The Australian’s Amanda Meade this week weighed into the increasingly public debate over changes to Radio National. A range of proposed changes are in the discussion phase within the network, as we reported last month. Meade specifically focused on The Book Show in her latest comments. Not everyone agrees with Meade’s view though, with one ABC staffer posting in radioinfo’s comments section, “It is just possible that the new show will be a vast improvement!” Read his full opinion in the comment box at the bottom of this story.
Her column says ABC Radio National’s plans to “suffocate Ramona Koval’s daily The Book Show” have made international news in the literary world.
Meade quotes a Canadian website saying:
“ABC Radio National has now announced plans to replace the hour-long daily show focused on books alone to a mixed arts/culture/books format, which will reduce the time devoted to writers and writing.”
The proposed new RN schedule shows the arts and books shows being combined together in a new program. Meade criticises this concept.
Meade says there has been an ‘outcry’ from literary lovers to the proposed changes, “but so far the outcries have fallen on deaf ears.” She writes that “it’s sounding a lot like Koval herself won’t even be offered the hosting position on the new Arts and Books show.”
The Australian also recently reported on an open letter to the ABC Board about the planned change to The Book Show from novelist Christos Tsiolkas.
If you would like to contribute to the debate, post your comments below.
I felt so strongly about Ms Meade’s blog that I felt I needed to add my comments to it in brackets below.
By Amanda Meade
ABC Radio National's plans to suffocate (replace) Ramona Koval's daily The Book Show (with a better program perhaps) has made international news in the literary world. (This is not at all surprising……it’s the “literary world” after all.)
In her blog on the Canadian website for The Globe and Mail, Linda Leith says Australia has "long been a beacon in the literary world for its daily Book Show". (Perhaps there aren’t too many show’s such as this on the main airways as they could be a little limited in both style and content for contemporary use of the radio medium. I am sure there is a place in the download world.)
"ABC Radio National has now announced plans to replace the hour-long daily show focused on books alone to a mixed arts/culture/books format, which will reduce the time devoted to writers and writing," Leith writes. (Maybe not, it’s a longer show. There may be more time devoted to books in the new mix.)
On Monday Media revealed management (which consiste of a range of people almost exclusively made up of successful past producers and presenters) also proposed to cut the daily 9am program Life Matters by 25 per cent, as well as rolling arts and books together in a new program to replace Koval's The Book Show. (It is just possible that the new show will be a vast improvement!)

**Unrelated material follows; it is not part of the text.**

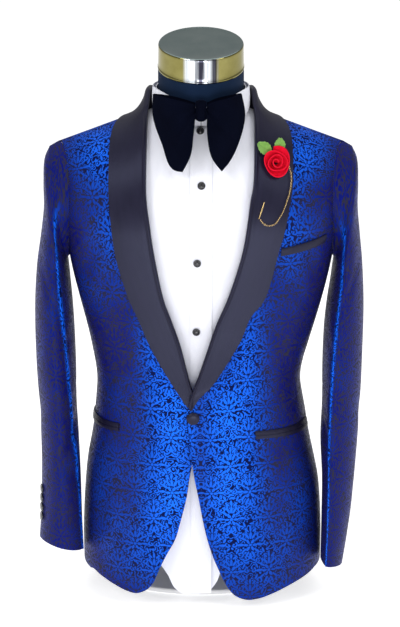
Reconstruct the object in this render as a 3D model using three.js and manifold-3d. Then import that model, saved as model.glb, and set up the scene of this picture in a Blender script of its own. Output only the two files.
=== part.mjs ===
// A one-button shawl-collar tuxedo, worn over a wing of plain white shirt and a large velvet bow tie,
// on a limbless tailor's form that stands on its own small base.
// Units are millimetres, +Z is up, the front faces -Y, and +X is the wearer's left.
// Every cloth piece is a thin wall. Its outer points come from a few smooth sections, its inside from the
// same points moved in by the cloth's thickness, and its rim closes the two.
import * as THREE from "three";
import Module from "manifold-3d";

const wasm = await Module();
wasm.setup();

// Driving sizes of the set
const JACKET_CLOTH = 2;
const SATIN_CLOTH = 1.8;
const SHIRT_CLOTH = 1.2;
const VELVET_CLOTH = 1.8;
const SEAM_GAP = 0.36;
const CHEST_HEIGHT = 600;
const SHOULDER_RISE = 149;
const SHOULDER_CLIMB = 195;
const TOP_CLIMB = CHEST_HEIGHT + SHOULDER_CLIMB;
const SHOULDER_SLOPE = 0.37;
const SHOULDER_ROUNDNESS = 1.15;
const SHOULDER_MIDDLE = 150;
const BODY_MIDDLE = 8;
const BODY_AHEAD_OF_BASE = 20;
const DEGREE = Math.PI / 180;

// Small helpers for smooth tables and curves
const clamp = (value, low, high) => Math.min(high, Math.max(low, value));
const mix = (a, b, share) => a + (b - a) * share;
const smooth = (value) => {
  const t = clamp(value, 0, 1);
  return t * t * (3 - 2 * t);
};

// The cubic through values[i] at keys[i], whose slope at each key comes from its two neighbours.
function cubic(keys, values, key) {
  const last = keys.length - 1;
  const k = clamp(key, keys[0], keys[last]);
  let i = 0;
  while (i < last - 1 && k > keys[i + 1]) i++;
  const rise = (j) => (values[j + 1] - values[j]) / (keys[j + 1] - keys[j]);
  const slope = (j) => {
    if (j === 0) return rise(0);
    if (j === last) return rise(last - 1);
    const before = keys[j] - keys[j - 1];
    const after = keys[j + 1] - keys[j];
    return (rise(j - 1) * after + rise(j) * before) / (before + after);
  };
  const span = keys[i + 1] - keys[i];
  const t = (k - keys[i]) / span;
  const t2 = t * t;
  const t3 = t2 * t;
  return (2 * t3 - 3 * t2 + 1) * values[i] + (t3 - 2 * t2 + t) * span * slope(i)
    + (3 * t2 - 2 * t3) * values[i + 1] + (t3 - t2) * span * slope(i + 1);
}

// A table with named columns. reader(table, column)(key) follows that column by the table's first column.
function table(names, rows) {
  const columns = {};
  names.split(" ").forEach((name, i) => {
    columns[name] = rows.map((row) => row[i]);
  });
  return { keys: rows.map((row) => row[0]), columns };
}
const read = (from, column, key) => cubic(from.keys, from.columns[column], key);

// The curve through points, walked at an even pace: curve(0) is the first point and curve(1) the last.
function curveThrough(points) {
  const walked = [0];
  for (let i = 1; i < points.length; i++) {
    walked.push(walked[i - 1] + Math.hypot(...points[i].map((v, k) => v - points[i - 1][k])));
  }
  const end = walked[walked.length - 1];
  return (share) => points[0].map((_, k) => cubic(walked, points.map((p) => p[k]), share * end));
}

// The value between low and high where a rising function reaches a target.
function solve(rising, target, low, high) {
  for (let i = 0; i < 44; i++) {
    const middle = (low + high) / 2;
    if (rising(middle) < target) low = middle;
    else high = middle;
  }
  return (low + high) / 2;
}

// Sections of the body: half-widths and the front's and back's depths from the middle plane, by height.
// Above the chest each depth shrinks towards the shoulder's ridge.
const JACKET_BODY = table("height width shift front back square", [
  [0, 189, 2, 112, 116, 0.03],
  [50, 190, 2, 115, 117, 0.03],
  [100, 190, 2, 117, 116, 0.03],
  [145, 188, 2, 118.5, 113, 0.03],
  [185, 184.5, 1.5, 120, 109, 0.03],
  [220, 179, 0, 121, 104, 0.03],
  [255, 172, -0.5, 122, 99, 0.03],
  [290, 166, -1, 122.5, 94, 0.03],
  [325, 161.5, -2.5, 123, 91, 0.03],
  [355, 160, -3.5, 122.5, 90, 0.03],
  [385, 163, -3, 121.5, 92, 0.03],
  [415, 169.5, -1.5, 121, 96, 0.03],
  [445, 177.5, -0.5, 120.5, 101, 0.032],
  [480, 186.5, 0, 120, 107, 0.035],
  [530, 198, 0, 119.5, 114, 0.04],
  [600, 209, 0, 118, 121, 0.045],
  [660, 213, 0, 118, 121, 0.045],
  [795, 217, 0, 118, 121, 0.04],
]);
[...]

The Globe and Mail article was preceded by a story in The Australian about acclaimed novelist Christos Tsiolkas writing an open letter to the ABC Board about the planned change to The Book Show. (This is the same Australian, the one which employs Amanda Meade, which today cancelled it’s entire Literary Review supplement without so much as a squeak! It should be noted that the supplement’s editor, Luke Slattery, took a similar approach to that which RN management are adopting with their weekday mornings. About the ALR Slattery says “When I took over in 2006 this publication was focused pretty much on literature. I took over a little more than 12 months ago with a variation on that brief to tap more deeply into the knowledge resourses of the university sector and so peruse what is often termed the public intellectual agenda”. (The difference of course is that the universities can’t pull their funding on Radio National mornings.)
But so far the outcries have fallen on deaf ears. (Perhaps they are limited to self interested writers who don’t understand the needs of a wider intelligent audience.) On Sunday Radio National program manager Michael Mason told Media the schedule would be formally commissioned on 17 October.
It's sounding a lot like Koval herself won't even be offered the hosting position on the new Arts and Books show. (Seriously Koval has had her time. She has been around long enough. When you listen to her program you feel as though you need to be a member of her family to be welcome. Of course this will move on from Ms Koval to the Melbourne thing again - Victoria verses the country. I suspect the PM will get a knock on her door!! To be fair there are more changes needed in the presenter line up. Many have been there too long and have program ownership problems. Many are national treasures. But someone has to take a look at the network and progress it. The smallest tweak results in disproportionate noise from the affected few with good media contacts - especially writers!)
My colleague Errol Simper and I have joked we may be the only ones who listen to Radio National, because many people are confused about what service it even provides. (I suspect this is precisely why these improvements are being made.)
But for those of us who have discovered the treasure trove of content on RN, it is irreplaceable. (I totally agree. It’s my very favourite too.)